Manche Geflüchtete von 2015 leben noch in Unterkünften. Sie sitzen damit dauerhaft auf gepackten Koffern, sagt Alena Thiem von der „Wohnbrücke Hamburg“

Alena Thiem

36, ist Diplom-Politologin und Projektkoordinatorin der „Wohnbrücke Hamburg“.

Interview Sarah Mahlberg

taz: Frau Thiem, was ändert sich für Geflüchtete, die in eine eigene Wohnung umziehen?

Alena Thiem: Die erste eigene Wohnung ist der Ort, wo man richtig ankommen kann. Manche Menschen wohnen mehrere Jahre in einer Unterkunft, haben sich arrangiert, die Kinder gehen in der Nähe zur Schule und plötzlich schließt die Unterkunft und sie werden ans andere Ende der Stadt versetzt. Nicht mehr auf gepackten Koffern sitzen zu müssen, ist wohl die größte Erleichterung der eigenen Wohnung.

Die Wohnbrücke bringt seit 2015 Ver­mie­te­r*in­nen und Menschen aus Flüchtlingsunterkünften zusammen. Gibt es Geflüchtete von damals, die noch im Flüchtlingsheim wohnen?

Ja. In der öffentlichen Unterbringung in Hamburg leben derzeit 12.739 Wohnberechtigte, bei denen das Asylverfahren schon durch ist. Manche wohnen seit 2015 dort.

Wer ist besonders betroffen?

Hamburg ist eine Single-Hochburg. Alleinstehende Geflüchtete haben es besonders schwer. Aber ich kenne auch Familien, die schon lange in der Unterkunft leben, aktiv auf Wohnungssuche sind, bei denen aber das letzte Quäntchen Glück gefehlt hat. Andere haben beim ersten Wohnungsangebot schon Erfolg. Das ist sicher frustrierend, selbst in der Unterkunft zu bleiben, und neue Nachbarn ziehen ein und direkt wieder aus.

Wo bringt die Wohnbrücke die Geflüchteten unter?

Das ist breit gefächert. Von Villengegenden wie Hummelsbüttel oder Blankenese über die Isestraße bis hin zur Veddel.

Welche neuen Herausforderungen birgt das Leben in der eigenen Wohnung?
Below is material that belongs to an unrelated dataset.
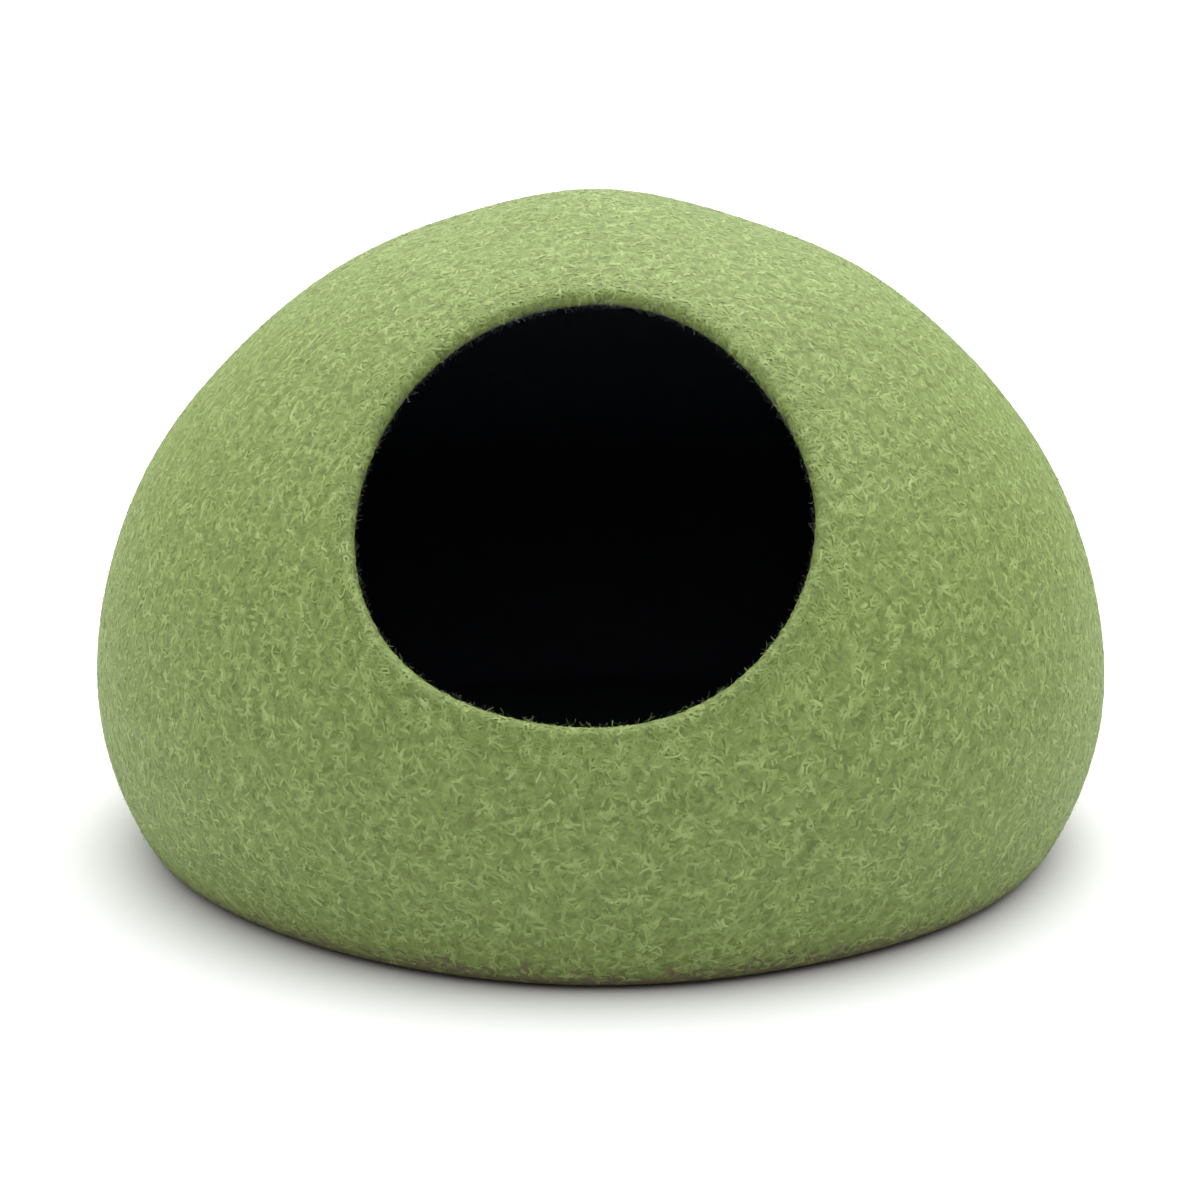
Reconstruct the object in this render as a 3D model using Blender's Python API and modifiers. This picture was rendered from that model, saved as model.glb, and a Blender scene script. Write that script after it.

Wohnen ist überall auf der Welt anders. Viele der Familien haben früher im Eigenheim gewohnt und sorgen sich jetzt, dass die Kinder im Mehrfamilienhaus die Nachbarschaft stören könnten, weil die Deutschen als so leise gelten. Ganz typisch ist auch die Frage, wer wen willkommen heißt.

Warum ist das wichtig?

In Syrien zum Beispiel backen die Neuen Kekse und Kuchen und die Alteingesessenen klopfen an die Tür und man bittet sie herein. Hier macht man als Neuer eher die Runde durch das Treppenhaus und klopft an. Wenn man über so was nicht spricht, kommt am Ende niemand miteinander in Kontakt. Unsere ehrenamtlichen Woh­nungs­lot­s*in­nen leisten da wertvolle Arbeit.

Welche Probleme gibt es auf dem Wohnungsmarkt?

Hamburger Vermietende können sich aussuchen, an wen sie ihre Wohnung geben möchten. Viele wollen, dass die Menschen sich selbst finanzieren, was Alleinstehende besser hinkriegen als Familien mit drei Kindern. Es sind einfach viele Menschen dazugekommen, die Wohnraum brauchen. 2015 war die Not besser spürbar und dadurch auch die Hilfsbereitschaft größer. Heute schläft zum Glück niemand mehr in Turnhallen, aber die Not ist noch da.